Six-dimensional quantum field theories (QFTs), particularly gauge theories with supersymmetry, face significant ultraviolet (UV) challenges due to their non-renormalizability and the requirement for anomaly cancellation. In 6D, pure Yang-Mills theories with gauge groups like SU(N) exhibit perturbative non-renormalizability beyond one loop, leading to divergences that cannot be absorbed into a finite set of counterterms, necessitating a UV completion beyond standard QFT.^[29] Additionally, gravitational and mixed anomalies in these theories demand the inclusion of tensor multiplets for cancellation, as seen in N=(1,0) supersymmetric SU(N) gauge theories where the anomaly polynomial must be factored appropriately.^[30] Little string theory (LST) provides a natural UV completion for these 6D gauge theories by introducing string-like degrees of freedom that act as a stringy regulator at the little string scale, resolving the non-renormalizability while maintaining the low-energy gauge dynamics. In this framework, the gauge theory emerges in the weak-coupling regime of the LST, with the UV behavior governed by non-local string interactions decoupled from gravity.^[3] This completion is often engineered using NS5-brane configurations in string theory.^[31] Consistency between the low-energy gauge theory and its LST completion is verified through matching of beta functions, where the one-loop beta function of the 6D SYM aligns with the perturbative expansion in the LST tensor branch, and through the identification of operator spectra, such as chiral operators whose dimensions and multiplicities match across the duality.^[29] These checks confirm that the LST provides a faithful UV embedding without introducing extraneous degrees of freedom.^[31]

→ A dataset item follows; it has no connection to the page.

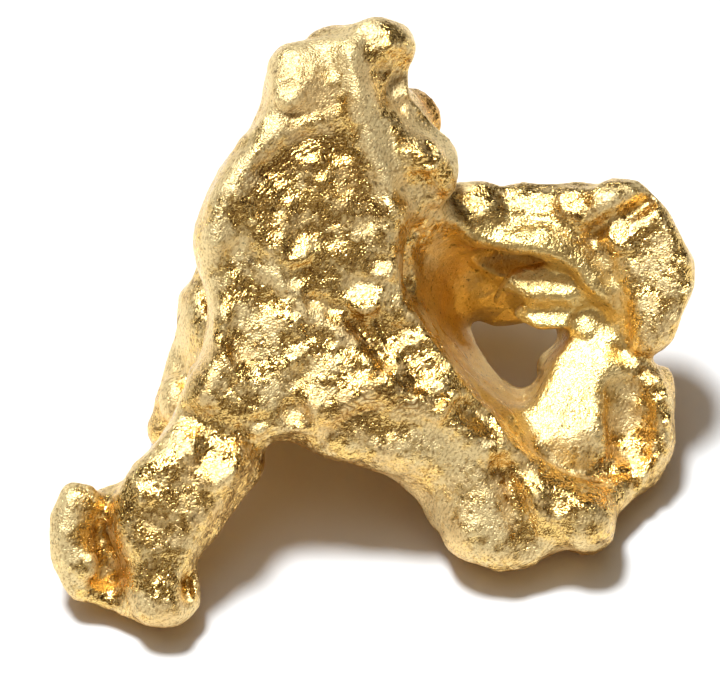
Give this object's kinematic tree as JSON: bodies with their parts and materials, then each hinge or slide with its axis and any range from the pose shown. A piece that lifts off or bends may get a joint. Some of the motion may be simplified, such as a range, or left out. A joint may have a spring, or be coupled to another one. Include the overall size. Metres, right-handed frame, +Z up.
{
  "type": "gold nugget",
  "caption": "Small native gold nugget: a broad leaning face on lumpy feet with a pierced, eared cup grown onto one side.",
  "frame": {"origin": "centre of the footprint, on the ground that the nugget stands on", "axes": "+Z up, -Y the way the broad face leans and looks, +X towards the cup"},
  "size_m": [0.0182, 0.0144, 0.0114],
  "materials": {
    "nugget": "bare native gold, water-worn on its rims and finely rough elsewhere"
  },
  "bodies": {
    "root": {"nugget": "nugget"}
  },
  "joints": []
}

Testing Ground for Holographic Principle

Little string theory (LST) has been proposed as a holographic dual to certain seven-dimensional gravity theories formulated on backgrounds involving NS5-branes, providing a framework to test holographic principles in non-standard geometries. In this duality, the six-dimensional LST is conjectured to correspond to a seven-dimensional theory with a linear dilaton background, where the entropy of states in the LST matches that computed from the gravitational side through thermodynamic relations derived from the holographic description. This matching is evident in the high-energy regime, where the entropy-energy relation

S = \beta_H E + \alpha \log E

emerges from the holographic dual, aligning with the Hagedorn behavior characteristic of LST. Such proposals extend holography beyond the typical Anti-de Sitter (AdS) setups, leveraging the NS5-brane geometry to realize a duality without a global AdS factor. Unlike the AdS/CFT correspondence, which relies on conformal invariance and asymptotic AdS boundaries, LST offers a testbed for holography in asymptotically flat spaces, avoiding pitfalls such as the need for a large

N

limit in field theories or the confinement issues in non-conformal cases. The flat-space nature of LST holography allows exploration of non-local physics in a regime where gravity is decoupled, providing insights into holographic dualities that do not require curved confining geometries. This setup is particularly advantageous for studying T-duality invariance in holographic contexts, as the dual gravity theory incorporates stringy effects that preserve such symmetries without introducing relativistic complications. By residing at spacelike infinity in the dual description, LST holography naturally accommodates asymptotic flatness, offering a controlled environment to probe gravitational phenomena in non-AdS regimes. Key results from holographic calculations in LST include computations of two-point correlation functions using supergravity approximations in the dual backgrounds, which reveal non-local behaviors consistent with the string-like excitations of LST. For instance, in the context of critical non-Abelian vortices, holographic methods have been applied to evaluate vertex operator correlators, demonstrating agreement between normalizable and non-normalizable modes in most channels. More recent advancements, particularly from 2018 to 2022, have focused on LST black holes, such as analyses of small black holes in string theory limits where LST emerges, and studies of quantum chaos and information scrambling via holographic duals, showing exponential growth in out-of-time-order correlators indicative of chaotic dynamics. These calculations, including those for BTZ-like black holes arising from fivebrane dynamics in LST, have provided explicit tests of holographic entanglement and thermal properties beyond AdS. Despite these advances, non-AdS holography in LST faces challenges, including potential violations of unitarity in the dual gravity descriptions due to the absence of a stabilizing AdS boundary, which can lead to instabilities in the spectrum. Additionally, information paradoxes arise in the context of black hole evaporation analogs within LST, where the non-local nature complicates the recovery of information from gravitational collapse, echoing broader issues in flat-space holography without the unitary safeguards of AdS/CFT. These challenges highlight the need for careful regularization in the linear dilaton backgrounds to ensure consistent dualities.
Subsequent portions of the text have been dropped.